WHAT THE TASK REQUIRES - Output each line of the material exactly as it stands.

______________________________

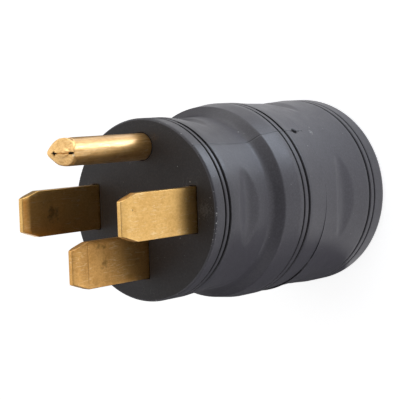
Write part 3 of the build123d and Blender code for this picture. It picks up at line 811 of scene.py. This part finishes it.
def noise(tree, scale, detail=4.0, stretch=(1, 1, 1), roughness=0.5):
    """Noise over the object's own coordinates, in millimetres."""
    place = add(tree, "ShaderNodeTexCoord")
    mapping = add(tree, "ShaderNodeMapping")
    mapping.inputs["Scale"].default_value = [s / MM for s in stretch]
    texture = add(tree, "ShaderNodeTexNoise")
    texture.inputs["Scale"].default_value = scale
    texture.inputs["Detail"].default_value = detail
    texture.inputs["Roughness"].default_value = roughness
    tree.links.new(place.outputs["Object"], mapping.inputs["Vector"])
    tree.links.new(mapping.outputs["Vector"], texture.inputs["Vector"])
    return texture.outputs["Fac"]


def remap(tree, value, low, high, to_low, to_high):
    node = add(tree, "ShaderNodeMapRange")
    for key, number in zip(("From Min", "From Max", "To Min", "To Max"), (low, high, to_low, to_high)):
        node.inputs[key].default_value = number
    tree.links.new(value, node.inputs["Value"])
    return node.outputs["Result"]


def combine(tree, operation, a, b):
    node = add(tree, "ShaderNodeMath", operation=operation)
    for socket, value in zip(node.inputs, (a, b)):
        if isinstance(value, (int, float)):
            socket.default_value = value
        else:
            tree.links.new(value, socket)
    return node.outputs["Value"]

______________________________

TASK SOLUTION -
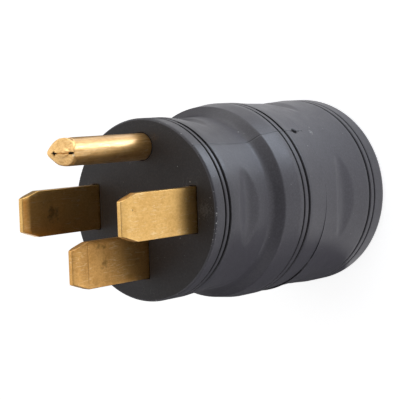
Write part 3 of the build123d and Blender code for this picture. It picks up at line 811 of scene.py. This part finishes it.
def noise(tree, scale, detail=4.0, stretch=(1, 1, 1), roughness=0.5):
    """Noise over the object's own coordinates, in millimetres."""
    place = add(tree, "ShaderNodeTexCoord")
    mapping = add(tree, "ShaderNodeMapping")
    mapping.inputs["Scale"].default_value = [s / MM for s in stretch]
    texture = add(tree, "ShaderNodeTexNoise")
    texture.inputs["Scale"].default_value = scale
    texture.inputs["Detail"].default_value = detail
    texture.inputs["Roughness"].default_value = roughness
    tree.links.new(place.outputs["Object"], mapping.inputs["Vector"])
    tree.links.new(mapping.outputs["Vector"], texture.inputs["Vector"])
    return texture.outputs["Fac"]


def remap(tree, value, low, high, to_low, to_high):
    node = add(tree, "ShaderNodeMapRange")
    for key, number in zip(("From Min", "From Max", "To Min", "To Max"), (low, high, to_low, to_high)):
        node.inputs[key].default_value = number
    tree.links.new(value, node.inputs["Value"])
    return node.outputs["Result"]


def combine(tree, operation, a, b):
    node = add(tree, "ShaderNodeMath", operation=operation)
    for socket, value in zip(node.inputs, (a, b)):
        if isinstance(value, (int, float)):
            socket.default_value = value
        else:
            tree.links.new(value, socket)
    return node.outputs["Value"]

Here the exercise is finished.